HITTING THE RIGHT NOTE

AN INTERVIEW WITH AL START BY : JAQ BAYLES (G-SCENE APRIL 2020)

 

For some people being a role model is a full- time job – and as such needs to be taken seriously. As a singer-songwriter with a digital platform that reaches children and their families across the globe, Brighton’s Al Start is fully aware of her responsibilities. 

Not that this was the journey she originally envisaged for herself, rather her dream for a long time was ‘to be k.d. lang’, but in 2008 that all changed. ‘I was kind of forced to do it against my will. I had just been touring the UK and the US, released a solo album, came back and I was broke. I thought: ‘How am I ever going to make money from music?’ 
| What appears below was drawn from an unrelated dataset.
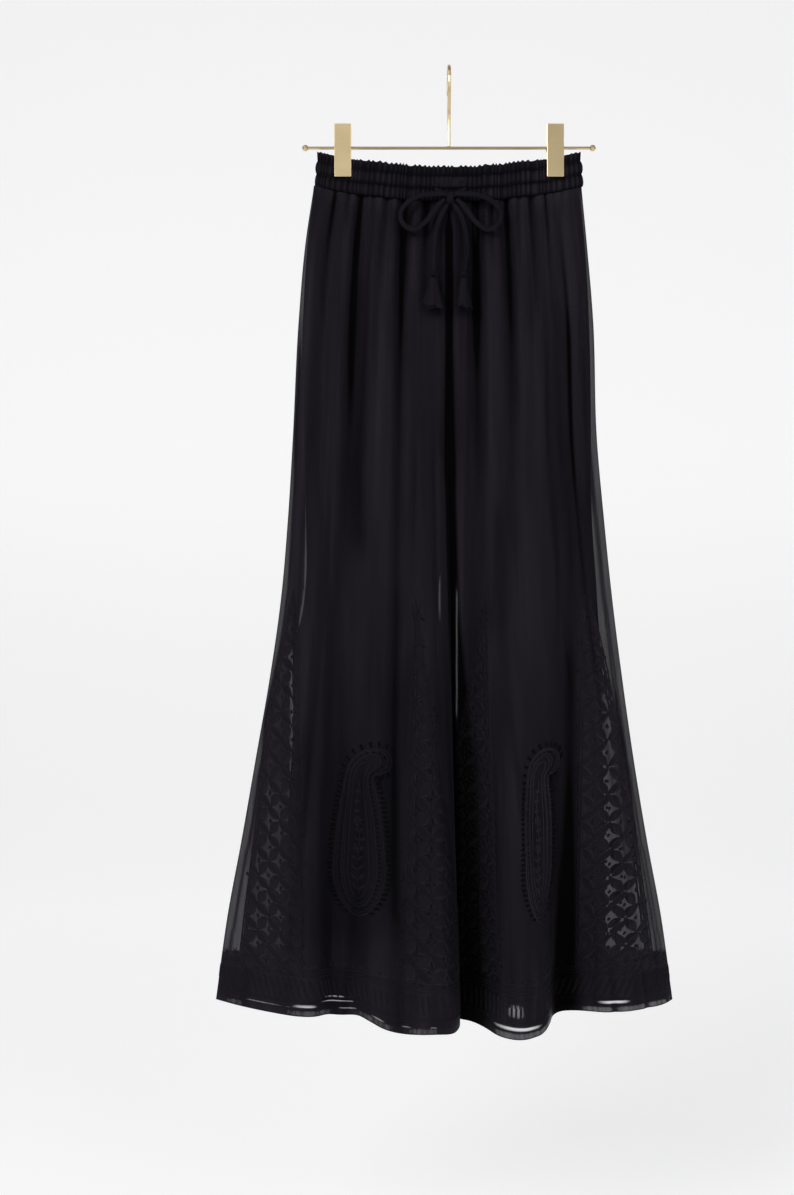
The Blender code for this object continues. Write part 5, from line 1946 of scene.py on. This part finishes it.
@dataclass(frozen=True)
class Drawstring:
    """The drawstring outside its casing: knot, bow, free ends and folded cloth tassels."""

    knot: Point = (0.0010, -0.0220, -0.1545)
    knot_size: Point = (0.0090, 0.0100, 0.0120)
    width: float = 0.0062
    depth: float = 0.0040
    gap: float = 0.0003
    loop_points: int = 70
    tail_points: int = 60
    tassel_height: float = 0.0390
    tassel_half: float = 0.0130
    tassel_neck: Sequence[float] = (0.0026, 0.0024)
    tassel_depth: float = 0.0062
    tassel_wall: float = 0.0009
    tassel_rows: int = 26
    tassel_inner_rows: int = 10
    tassel_columns: int = 73
    tassel_turns: Sequence[float] = (0.15, -0.60)
    tassel_left: float = 0.78
    binding_turns: int = 5
    binding_pitch: float = 0.00075
    binding_reach: float = 0.0033

    def loop_route(self, sign: float) -> Array:
        """Route of one loop of the bow, out along its top and back along its foot."""
        start = self.knot_size[0] / 2 + self.gap
        offsets = (
            (start, -0.0024, 0.0031), (0.0180, -0.0034, 0.0030), (0.0360, -0.0045, 0.0000),
            (0.0500, -0.0050, -0.0080), (0.0570, -0.0045, -0.0200), (0.0530, -0.0040, -0.0320),
            (0.0420, -0.0040, -0.0370), (0.0300, -0.0045, -0.0300), (0.0190, -0.0040, -0.0160),
            (0.0125, -0.0030, -0.0075), (start + 0.0020, -0.0026, -0.0026),
        )
        return np.array(self.knot) + np.array(offsets) * np.array([sign, 1.0, 1.0])

    def tail_route(self, sign: float) -> Array:
        """Route of one free end, from under the knot to its tassel."""
        under = self.knot[2] - self.knot_size[2] / 2 - self.gap
        sweeps = {-1.0: (0.0032, 0.0095, 0.0160, 0.0195, 0.0200)}
        sweeps[1.0] = (0.0032, 0.0108, 0.0160, 0.0182, 0.0148)
        fronts = (0.0022, -0.0005, -0.0045, -0.0100, -0.0140)
        drops = (0.0, -0.0120, -0.0300, -0.0560, -0.0820)
        offsets = np.array([sweeps[sign], fronts, drops]).T * np.array([sign, 1.0, 1.0])
        return np.array([self.knot[0], self.knot[1], under]) + offsets

    def resampled(self, route: Array, count: int) -> tuple[Array, float]:
        """A smooth curve through the route's points, and its length."""
        along = run_lengths(route)
        at = np.linspace(0, along[-1], count)
        path = np.stack([smooth_curve(at, along, route[:, axis]) for axis in range(3)], axis=1)
        return path, float(run_lengths(path)[-1])

    def traces(self) -> Array:
        """X and Z of points along both loops and both free ends, tassels included."""
        paths = [self.resampled(self.loop_route(side.value), 60)[0] for side in Side]
        for side in Side:
            path = self.resampled(self.tail_route(side.value), 60)[0]
            skirt = np.linspace(path[-1], path[-1] - np.array([0.0, 0.0, self.tassel_height]), 20)
            paths += [path, skirt - np.array([0.0040, 0.0, 0.0]), skirt + np.array([0.0040, 0.0, 0.0])]
        return np.concatenate(paths)[:, ::2]

    def build(self, finish: bpy.types.Material) -> None:
        """Builds the knot, and then for each side its loop, its free end and its short run."""
        self.knot_piece(finish)
        for side in Side:
            self.loop(side, finish)
            self.free_end(side, finish)
            self.short_run(side, finish)

    def loop(self, side: Side, finish: bpy.types.Material) -> None:
        """One loop of the bow, pinched at both ends and a little uneven along its length."""
        path, length = self.resampled(self.loop_route(side.value), self.loop_points)
        share = np.linspace(0, 1, self.loop_points)
        pinch = 1 - 0.28 * (bell(share, 0.05) + bell(share - 1, 0.05))
        wide = self.width / 2 * pinch * (1 + 0.06 * np.sin(share * 23))
        deep = self.depth / 2 * (1 + 0.10 * np.sin(share * 31 + 1))
        shape = swept(path, wide, deep, 0.5 * np.sin(share * math.pi) * side.value)
        loop = Piece(f"loop_{side.word}", *shape).build(finish, "drawstring_cloth", [f"bow_loop_{side.word}"])

    def free_end(self, side: Side, finish: bpy.types.Material) -> None:
        """One free end, which twists on its way down, and its tassel."""
        path, length = self.resampled(self.tail_route(side.value), self.tail_points)
        share = np.linspace(0, 1, self.tail_points)
        wide = self.width / 2 * (1 - 0.25 * bell(share, 0.05) - 0.30 * bell(share - 1, 0.04))
        deep = self.depth / 2 * (1 + 0.12 * np.sin(share * 19 + side.value))
        shape = swept(path, wide, deep, (0.25 if side is Side.RIGHT else 0.9) * ease(share * 1.2))
        tail = Piece(f"tail_{side.word}", *shape).build(finish, "drawstring_cloth", [f"bow_tail_{side.word}"])
        tassel = self.tassel(side, path[-1], finish)

    def short_run(self, side: Side, finish: bpy.types.Material) -> None:
        """The thin stretch of cord between an eyelet and the knot."""
        sign = side.value
        x = self.knot[0] + sign * (self.knot_size[0] / 2 + self.gap)
        route = np.array([
            (x - sign * 0.002, self.knot[1] + 0.0038, self.knot[2] + 0.0034),
            (x + sign * 0.0060, self.knot[1] + 0.0030, self.knot[2] + 0.0072),
            (x + sign * 0.0128, self.knot[1] + 0.0052, self.knot[2] + 0.0112),
        ])
        path, _ = self.resampled(route, 16)
        piece = Piece(f"short_run_{side.word}", *swept(path, 0.0023, 0.0015, sides=12, crease=0.3))
        piece.build(finish, "drawstring_cloth", [f"drawstring_{side.word}"])

    def knot_piece(self, finish: bpy.types.Material) -> None:
        """The knot: one wrap of the cord over two strands that cross under it."""
        x, y, z = self.knot
        turn = np.linspace(0, 2 * math.pi, 40)
        offsets = np.stack([0.0008 * np.sin(turn), -0.0038 * np.cos(turn), 0.0048 * np.sin(turn)], axis=1)
        shapes = [self.wrapped(np.array(self.knot) + offsets)]
        for sign in (-1.0, 1.0):
            route = np.array([
                (x + sign * 0.0046, y - 0.0016, z + 0.0030),
                (x, y - 0.0012, z + 0.0010 * sign),
                (x - sign * 0.0030, y + 0.0006, z - 0.0056),
            ])
            path, _ = self.resampled(route, 18)
            shapes.append(swept(path, 0.0031, 0.0024, sides=14, crease=0.2))
        Piece("bow_knot", *joined(shapes)).build(finish, "drawstring_cloth", ["knot"])

    def wrapped(self, path: Array) -> tuple[Array, Array, Array]:
        """A closed band round the knot: a flattened ring 8 mm wide along X."""
        angle = np.linspace(0, 2 * math.pi, 17)[:, None]
        out = path - path.mean(axis=0)
        out /= np.linalg.norm(out, axis=1, keepdims=True)
        rings = path[:, None] + 0.0040 * np.cos(angle) * np.array([1.0, 0.0, 0.0])
        rings = rings + 0.0013 * np.sin(angle) * out[:, None]
        uv = pairs(*grid(np.linspace(0, 0.03, len(path)), angle[:, 0] / (2 * math.pi)))
        return rings, grid_faces(*rings.shape[:2]), uv

    def tassel(self, side: Side, top: Array, finish: bpy.types.Material) -> bpy.types.Object:
        """A folded cloth tassel: a hollow cone whose folds deepen to its cut edge.

        Its radius grows with the share down, and seven lobes swell by a share of it. The inner
        wall follows 1 mm inside.

        Args:
            side: Which end of the drawstring.
            top: Where the cord meets it.
            finish: The cloth.

        Returns:
            The tassel's object.
        """
        left = side is Side.LEFT
        turn = self.tassel_turns[left]
        random = np.random.default_rng(31 + left)
        angle = np.linspace(0, 2 * math.pi, self.tassel_columns)[None, :]
        outer, inner = np.linspace(0, 1, self.tassel_rows), np.linspace(1, 0.35, self.tassel_inner_rows)
        down = np.concatenate([outer, inner])[:, None]
        wall = np.concatenate([0 * outer, 0 * inner + self.tassel_wall])[:, None]
        waves = ((0.10, 7), (0.06, 3))
        lobes = sum(size * np.cos(count * angle + random.uniform(0, 6)) for size, count in waves)
        folds, flare = 1 + lobes * ease(down * 1.4), down**1.1
        feet = (self.tassel_half * (self.tassel_left if left else 1.0), self.tassel_depth)
        ends = zip(self.tassel_neck, feet)
        half, flat = ((neck + (foot - neck) * flare) * folds - wall for neck, foot in ends)
        across, ahead = half * np.cos(angle), flat * np.sin(angle)
        edge = 0.0012 * np.cos(5 * angle + 1.0) * down - 0.0022 * np.cos(angle) * down
        x = top[0] + across * math.cos(turn) - ahead * math.sin(turn)
        y = top[1] + across * math.sin(turn) + ahead * math.cos(turn)
        z = top[2] - 0.0004 - self.tassel_height * down * 0.985 + edge
        points = np.stack(np.broadcast_arrays(x, y, z), axis=-1)
        uv = pairs(down * self.tassel_height, angle / (2 * math.pi))
        shapes = [(points, grid_faces(*points.shape[:2], flip=True), uv), self.binding(top)]
        piece = Piece(f"cloth_tassel_{side.word}", *joined(shapes))
        return piece.build(finish, "drawstring_cloth", [f"tassel_{side.word}"])

    def binding(self, top: Array) -> tuple[Array, Array, Array]:
        """The thread wound round a tassel's neck: a thin tube in a helix."""
        full = 2 * math.pi
        along, around = grid(np.linspace(0, full * self.binding_turns, 121), np.linspace(0, full, 7))
        level = top[2] - 0.0028 - self.binding_pitch * along / full
        reach = self.binding_reach + 0.0004 * np.cos(around)
        x, y = top[0] + reach * np.cos(along), top[1] + reach * np.sin(along)
        coil = np.stack([x, y, level + 0.0004 * np.sin(around)], axis=-1)
        return coil, grid_faces(*along.shape), pairs(along * 0.003, around * 0.0001)


@dataclass(frozen=True)
class Hanger:
    """The brass hanger keeps its CAD shapes and gets its metal here."""

    nodes: tuple = ("hanger_bar", "hook", *(f"clip_{panel_name(*which)}" for which in PANELS),
                    *(f"clip_collar_{side.word}" for side in Side))

    def dress(self, frame: dict, finish: bpy.types.Material) -> None:
        """Gives every node of the hanger its brass."""
        for name in self.nodes:
            node = frame["nodes"][name]
            node.data.materials.clear()
            node.data.materials.append(finish)
            log.info("%s in brass", name)


@dataclass(frozen=True)
class Studio:
    """A level camera at the picture's distance, a pale sweep and soft lights."""

    eye: Point = EYE
    focal: float = 1587.0
    picture_height: float = 1195.0
    sensor: float = 36.0
    floor: float = -1.42
    near: float = -5.0
    wall: float = 3.6
    half_width: float = 7.0
    rise: float = 5.5
    bend: float = 1.2
    aim: Point = (0.0, 0.0, -0.6)
    lights: tuple = (("key", (-1.5, -2.6, 0.9), 1.2, 52.0), ("fill", (1.7, -2.7, 0.5), 1.6, 22.0))
    daylight: float = 0.26

    def camera(self) -> None:
        """Adds the camera: its lens gives the picture's focal length in pixels."""
        data = bpy.data.cameras.new("camera")
        data.sensor_fit = "VERTICAL"
        data.sensor_height = self.sensor
        data.lens = self.focal / self.picture_height * self.sensor
        data.clip_start, data.clip_end = 0.05, 60.0
        made = bpy.data.objects.new("camera", data)
        made.location = self.eye
        made.rotation_euler = (math.pi / 2, 0.0, 0.0)
        bpy.context.scene.collection.objects.link(made)
        bpy.context.scene.camera = made

    def sweep(self, finish: bpy.types.Material) -> None:
        """A pale floor that curves up into a wall behind: flat, a quarter circle, then upright."""
        t, x = grid(np.linspace(0, 1, 60), np.linspace(-self.half_width, self.half_width, 12))
        spans = ((0.0, 0.4), (0.4, 0.2), (0.6, 0.4))
        flat, turn, upright = (np.clip((t - start) / share, 0, 1) for start, share in spans)
        turn = turn * math.pi / 2
        y = self.near + (self.wall - self.bend - self.near) * flat + self.bend * np.sin(turn)
        z = self.floor + self.bend * (1 - np.cos(turn)) + self.rise * upright
        points = np.stack([x, y, z], axis=-1)
        mesh = bpy.data.meshes.new("sweep")
        mesh.from_pydata(points.reshape(-1, 3).tolist(), [], grid_faces(*x.shape, flip=True).tolist())
        mesh.shade_smooth()
        mesh.materials.append(finish)
        made = bpy.data.objects.new("sweep", mesh)
        bpy.context.scene.collection.objects.link(made)

    def light(self, name: str, place: Point, size: float, power: float) -> None:
        """Adds one soft square light that faces the middle of the garment."""
        data = bpy.data.lights.new(name, "AREA")
        data.size, data.energy = size, power
        made = bpy.data.objects.new(name, data)
        made.location = place
        aim = np.array(self.aim) - np.array(place)
        aim /= np.linalg.norm(aim)
        made.rotation_euler = (math.acos(-aim[2]), 0.0, math.atan2(-aim[0], aim[1]))
        bpy.context.scene.collection.objects.link(made)

    def build(self, finish: bpy.types.Material) -> None:
        """Adds the sweep, two lights and an even world."""
        self.sweep(finish)
        for lamp in self.lights:
            self.light(*lamp)
        world = bpy.data.worlds.new("studio")
        world.use_nodes = True
        sky = world.node_tree.nodes["Background"].inputs
        sky["Color"].default_value = (1.0, 1.0, 1.0, 1.0)
        sky["Strength"].default_value = self.daylight
        bpy.context.scene.world = world
        bpy.context.scene.view_settings.view_transform = "Standard"


def main() -> None:
    """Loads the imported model, then builds and dresses each sub-assembly in turn."""
    logging.basicConfig(level=logging.INFO, format="%(name)s %(message)s", force=True)
    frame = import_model()
    studio = Studio()
    studio.camera()
    thread = Needlework().material()
    pale_thread = Needlework("paisley_thread", (0.0060, 0.0050, 0.0074), (0.0270, 0.0228, 0.0326)).material()
    drawstring = Drawstring()
    drawstring.build(CordCloth().material())
    drape = Drape()
    panels = [Panel(drape, *which) for which in PANELS]
    sheer = SheerCloth().material()
    OuterLegs().build(panels, drawstring.traces(), sheer)
    LiningLegs().build(drape, LiningCloth().material())
    Waistband().build(drape, sheer, thread)
    for panel in panels:
        HemBorder().build(panel, thread)
        Paisley().build(panel, pale_thread)
        for plan in KALIS:
            if plan.side is panel.side:
                Kali().build(plan, panel, thread)
    Hanger().dress(frame, SatinBrass().material())
    studio.build(Backdrop().material())


if __name__ == "__main__":
    main()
So, calling on her previous experience as a playworker, she took a job in a school, where it wasn’t long before a teacher who had seen her lugging her guitar around and going to band practice started asking her to play for the pupils. Al, being what she called ‘a serious musician’, was resistant to the idea. ‘I thought she might want me to sing Kumbaya.’ But she wrote a song called Creepy Castle and brought it to the youngsters with added sign language, because that’s what she had done as a playworker. ‘They absolutely loved it and I really enjoyed it. But I really didn’t want to do it at all to begin with. The amazing thing is now I can sell my shows out in the blink of an eye.’ 

Al, herself a parent, had hit upon an unmined seam in British music – the performing of proper songs for kids with good arrangements and meaningful lyrics, backed by the sign language element that brings the lyrics to life and works as a learning aid. ‘I put as much effort into writing for children as I do for adults. Children’s music should not be lower quality than all other music, but it often is.’ 
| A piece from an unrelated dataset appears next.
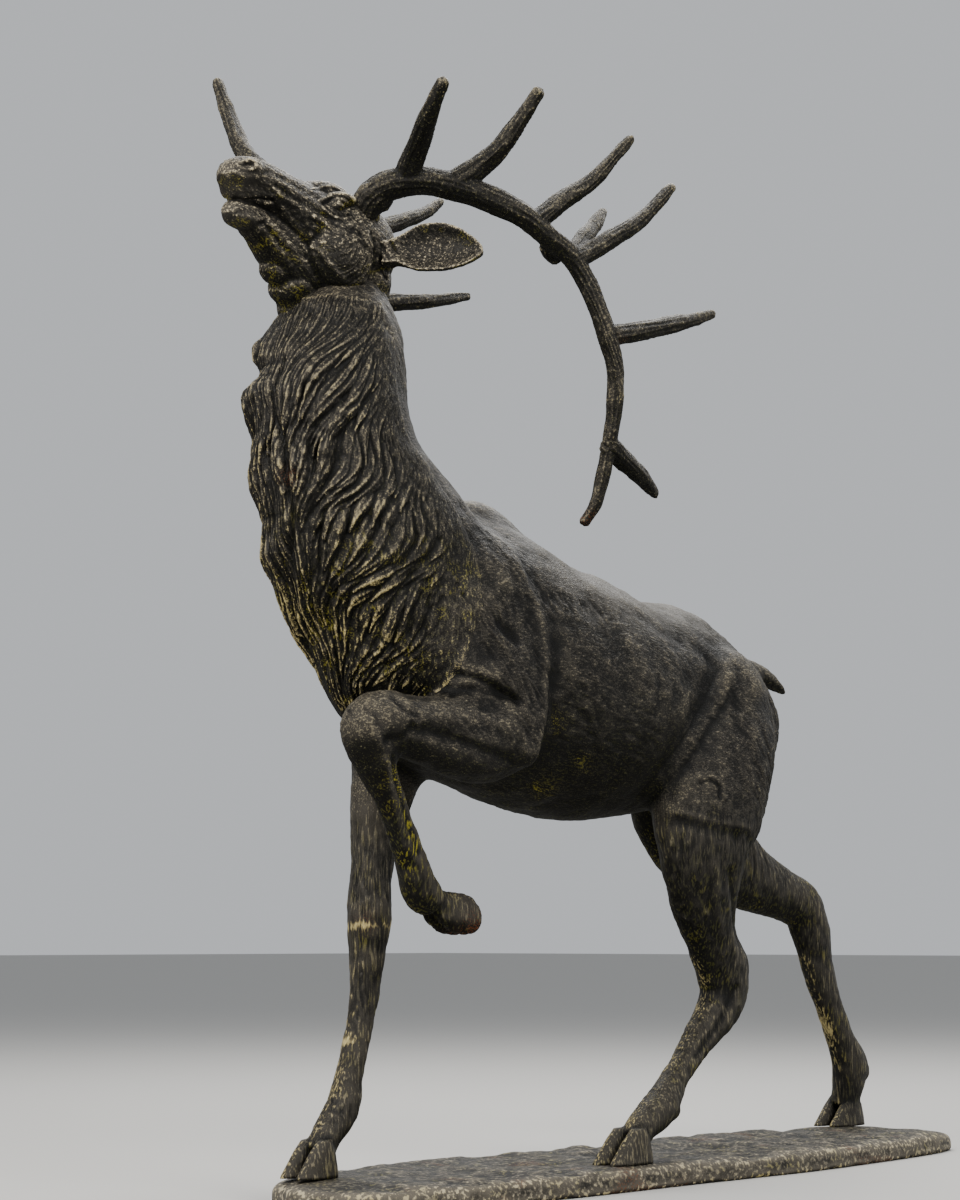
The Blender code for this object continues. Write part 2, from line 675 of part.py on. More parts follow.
def main():
    clear_scene()
    parts = bpy.data.collections.new("stag_statue")
    cutters = bpy.data.collections.new("cutters")
    bpy.context.scene.collection.children.link(parts)
    bpy.context.scene.collection.children.link(cutters)
    stag = make_stag(parts, cutters)
    base = make_base(parts)
    shift = Matrix.Translation((-(BASE_FRONT + BASE_BACK) / 2, 0.0, BASE_THICK))
    for obj in (stag, base):
        obj.data.transform(shift)
    stag.data.materials.clear()
    stag.data.materials.append(metal("stag_iron", (0.055, 0.047, 0.038), 0.55, 0.7))
    base.data.materials.append(metal("base_iron", (0.16, 0.145, 0.125), 0.75, 0.4))


main()
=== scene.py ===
# %% [markdown]
# # A cast iron stag
# The real object is a life-size garden statue: a striding stag with one foreleg lifted and its head
# thrown up, cast in iron and standing on a low slab of ground-work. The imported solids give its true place
# and size, so this script starts from them and then builds a finely carved skin over each solid, piece by
# piece.

# %% Load the frame
import json
import math

import bmesh
import bpy
import numpy as np
from mathutils import Matrix, Vector, noise
from mathutils.bvhtree import BVHTree

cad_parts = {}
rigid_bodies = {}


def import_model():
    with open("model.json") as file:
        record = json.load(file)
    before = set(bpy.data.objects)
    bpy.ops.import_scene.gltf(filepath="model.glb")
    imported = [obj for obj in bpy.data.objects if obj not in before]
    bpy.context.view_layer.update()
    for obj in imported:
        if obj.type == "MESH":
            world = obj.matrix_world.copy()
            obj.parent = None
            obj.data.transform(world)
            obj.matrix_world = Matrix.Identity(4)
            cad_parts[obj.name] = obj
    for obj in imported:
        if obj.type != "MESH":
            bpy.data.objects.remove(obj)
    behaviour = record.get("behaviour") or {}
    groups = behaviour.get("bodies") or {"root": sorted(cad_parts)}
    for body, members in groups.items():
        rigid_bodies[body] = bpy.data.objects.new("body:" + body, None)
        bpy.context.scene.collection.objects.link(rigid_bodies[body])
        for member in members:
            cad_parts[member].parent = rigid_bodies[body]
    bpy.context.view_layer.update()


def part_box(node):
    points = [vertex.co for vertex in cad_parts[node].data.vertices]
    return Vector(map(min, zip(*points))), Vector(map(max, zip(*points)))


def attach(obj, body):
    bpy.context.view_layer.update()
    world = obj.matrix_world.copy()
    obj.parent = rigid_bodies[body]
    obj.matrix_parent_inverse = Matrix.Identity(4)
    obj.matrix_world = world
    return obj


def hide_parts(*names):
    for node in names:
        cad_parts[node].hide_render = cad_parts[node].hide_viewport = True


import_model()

# %% [markdown]
# ## Where things are measured from
# A sculptor measures an animal from a fixed point on the ground, here the spot under the elbows. All the
# tables below use that point, and a finished piece is moved by one step into the frame of the solids.
# Working in one comfortable frame and moving once at the end is safer than adding an offset to every
# number. The long tables are written in millimetres, as on a workshop drawing, and `metres` turns them
# into the unit that Blender uses.

# %% Measuring point and grain of the clay
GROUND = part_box("ground_base")[1].z  # height of the soles above the underside of the base
FROM_ELBOWS = Vector((-0.590, 0.0, GROUND))
ROUGH = 1.0
FLESH_GRAIN = 0.006 * ROUGH
BODY_GRAIN = 0.0036 * ROUGH
HEAD_GRAIN = 0.0022 * ROUGH
ANTLER_GRAIN = 0.0023 * ROUGH
BASE_GRAIN = 0.0055 * ROUGH
BODY_TRIANGLES, MANE_TRIANGLES, HEAD_TRIANGLES, ANTLER_TRIANGLES = 198000, 198000, 170000, 150000
RING = 32  # corners of a section


def metres(table):
    """A table written in millimetres, with every number in it turned into metres."""
    if isinstance(table, (int, float)):
        return table / 1000
    return tuple(metres(part) for part in table)


print("soles stand", round(GROUND, 4), "m above the underside")

# %% [markdown]
# ## Tables of sections
# An armature maker lists the sections of the animal: how wide and how deep it is at each station. A
# smooth skin drawn over such sections is called a loft. Keeping the sections in small tables means that
# one number can be changed and the whole form follows.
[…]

This month Al launches her tenth album in that vein, Robot. There’s also a range of primary school songbooks, Sing! Play! Learn!, with Go Kid Music (the children’s music company she set up in 2015), published by HarperCollins. 

Go Kid Music’s online platform has meant her performances are now seen across the world, making her a household name and a familiar face to thousands of families. ‘I try to be a role model for the children. I take it really seriously. I’ve worked with them for 35 years in playwork, creative arts and now as a singer. They think I’m famous because they see me on their computers and tablets then I go to the show and they are ‘Oh my god it’s Al Start’ and they have stars in their eyes.’ 

The values she puts into her company – ‘Kindness, respect, being yourself’ – reflect her commitment to helping the kids she performs to develop a positive view of music and lyrics and the confidence to be who they want. 

Being quite androgynous, Al is aware of the effect she can have on her audience: ‘I do their heads in because they don’t know if I’m a boy or a girl.’ 

And she is happy to challenge the gender stereotypes. ‘When kids get to about seven they’re trying to work out who they are in relation to everybody else and gender is a crucial part of that.’ 

For example, they notice that someone’s got long hair or short hair and make the distinction between what is deemed appropriate for girls or boys. ‘By the time they reach nursery school they’ve already absorbed full-on stereotypes,’ says Al. ‘It’s a process.’ 

Now she says she is ‘teetering on the edge of wanting to do something with LGBTQ+ and kids’, but some in educational establishments can be reluctant to consider such issues from any point of view other than that of the parents. 

Regardless, inclusivity is important to Al, as evidenced by a song called What Makes A Family, which uses the rainbow flag colours to help illustrate how different families can be and that’s how it should be – there are many variations on the nuclear model. 

Ultimately, Al’s aim is to: ‘Write songs that permeate the fabric of childhood in the same way everyone gets together and sings the Happy Birthday song. I would like my songs to be there as a part of family culture.’ 

And her own role models? Musically she cites Michelle Shocked, Annie Lennox, k.d. lang, Horse McDonald… think there’s a theme there. And her ‘hair icons’ were ‘the Fonze and John Travolta in Grease’ – and that’s the power of role models.